I tested this change by booting a debian x86_64 image, it works as expected.

I noticed that this change does not come for free (64s before, 82s after 
- 1.3x). Is that acceptable?

Pierrick
Richard Henderson Nov. 14, 2024, 8:58 p.m. UTC | #2
On 11/14/24 11:56, Pierrick Bouvier wrote:
> I tested this change by booting a debian x86_64 image, it works as expected.
> 
> I noticed that this change does not come for free (64s before, 82s after - 1.3x). Is that 
> acceptable?
Well, no.  But I didn't notice any change during boot tests.  I used hyperfine over 'make 
check-functional'.

I would only expect benefits to be seen during longer lived vm's, since a boot test 
doesn't run applications long enough to see tlb entries accumulate.  I have not attempted 
to create a reproducible test for that so far.


r~
Pierrick Bouvier Nov. 14, 2024, 9:05 p.m. UTC | #3
On 11/14/24 12:58, Richard Henderson wrote:
> On 11/14/24 11:56, Pierrick Bouvier wrote:
>> I tested this change by booting a debian x86_64 image, it works as expected.
>>
>> I noticed that this change does not come for free (64s before, 82s after - 1.3x). Is that
>> acceptable?
> Well, no.  But I didn't notice any change during boot tests.  I used hyperfine over 'make
> check-functional'.
> 
> I would only expect benefits to be seen during longer lived vm's, since a boot test
> doesn't run applications long enough to see tlb entries accumulate.  I have not attempted
> to create a reproducible test for that so far.
> 
> 

I didn't use check-functional neither.
I used a vanilla debian bookworm install, with a modified /etc/rc.local 
calling poweroff, and ran 3 times with/without change with turbo 
disabled on my cpu.

> r~
Alex Bennée Nov. 15, 2024, 11:43 a.m.
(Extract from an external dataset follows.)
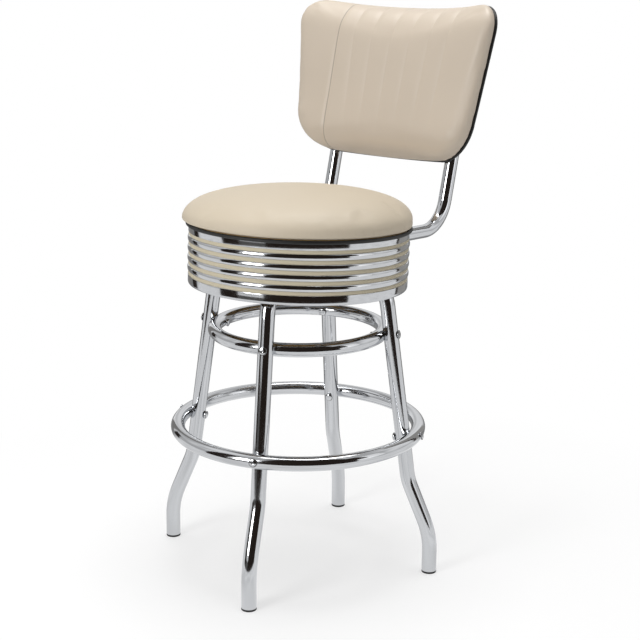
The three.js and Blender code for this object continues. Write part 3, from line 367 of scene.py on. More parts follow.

UTC | #4
Pierrick Bouvier <pierrick.bouvier@linaro.org> writes:

> On 11/14/24 12:58, Richard Henderson wrote:
>> On 11/14/24 11:56, Pierrick Bouvier wrote:
>>> I tested this change by booting a debian x86_64 image, it works as expected.
>>>
>>> I noticed that this change does not come for free (64s before, 82s after - 1.3x). Is that
>>> acceptable?
>> Well, no.  But I didn't notice any change during boot tests.  I used hyperfine over 'make
>> check-functional'.
>> I would only expect benefits to be seen during longer lived vm's,
>> since a boot test
>> doesn't run applications long enough to see tlb entries accumulate.  I have not attempted
>> to create a reproducible test for that so far.
>> 
>
> I didn't use check-functional neither.
> I used a vanilla debian bookworm install, with a modified
> /etc/rc.local calling poweroff, and ran 3 times with/without change
> with turbo disabled on my cpu.

If you want to really stress the VM handling you should use stress-ng to
exercise page faulting and recovery. Wrap it up in a systemd unit for a
reproducible test:

  cat /etc/systemd/system/benchmark-stress-ng.service 
  # A benchmark target
  #
  # This shutsdown once the boot has completed

  [Unit]
  Description=Default
  Requires=basic.target
  After=basic.target
  AllowIsolate=yes

  [Service]
  Type=oneshot
  ExecStart=stress-ng --perf --iomix 4 --vm 2 --timeout 10s
  ExecStartPost=/sbin/poweroff

  [Install]
  WantedBy=multi-user.target

and then call with something like:

  -append "root=/dev/sda2 console=ttyAMA0 systemd.unit=benchmark-stress-ng.service"

>
>> r~
Pierrick Bouvier Nov. 15, 2024, 5:44 p.m. UTC | #5
On 11/15/24 03:43, Alex Bennée wrote:
> Pierrick Bouvier <pierrick.bouvier@linaro.org> writes:
> 
>> On 11/14/24 12:58, Richard Henderson wrote:
>>> On 11/14/24 11:56, Pierrick Bouvier wrote:
>>>> I tested this change by booting a debian x86_64 image, it works as expected.
>>>>
>>>> I noticed that this change does not come for free (64s before, 82s after - 1.3x). Is that
>>>> acceptable?
>>> Well, no.  But I didn't notice any change during boot tests.  I used hyperfine over 'make
>>> check-functional'.
>>> I would only expect benefits to be seen during longer lived vm's,
>>> since a boot test
>>> doesn't run applications long enough to see tlb entries accumulate.  I have not attempted
>>> to create a reproducible test for that so far.
>>>
>>
>> I didn't use check-functional neither.
>> I used a vanilla debian bookworm install, with a modified
>> /etc/rc.local calling poweroff, and ran 3 times with/without change
>> with turbo disabled on my cpu.
> 
> If you want to really stress the VM handling you should use stress-ng to
> exercise page faulting and recovery. Wrap it up in a systemd unit for a
> reproducible test:
> 
>    cat /etc/systemd/system/benchmark-stress-ng.service
>    # A benchmark target
>    #
>    # This shutsdown once the boot has completed
> 
>    [Unit]
>    Description=Default
>    Requires=basic.target
>    After=basic.target
>    AllowIsolate=yes
> 
>    [Service]
>    Type=oneshot
>    ExecStart=stress-ng --perf --iomix 4 --vm 2 --timeout 10s
>    ExecStartPost=/sbin/poweroff
> 
>    [Install]
>    WantedBy=multi-user.target
> 
> and then call with something like:
> 
>    -append "root=/dev/sda2 console=ttyAMA0 systemd.unit=benchmark-stress-ng.service"
> 

Thanks for the advice.

>>
>>> r~
>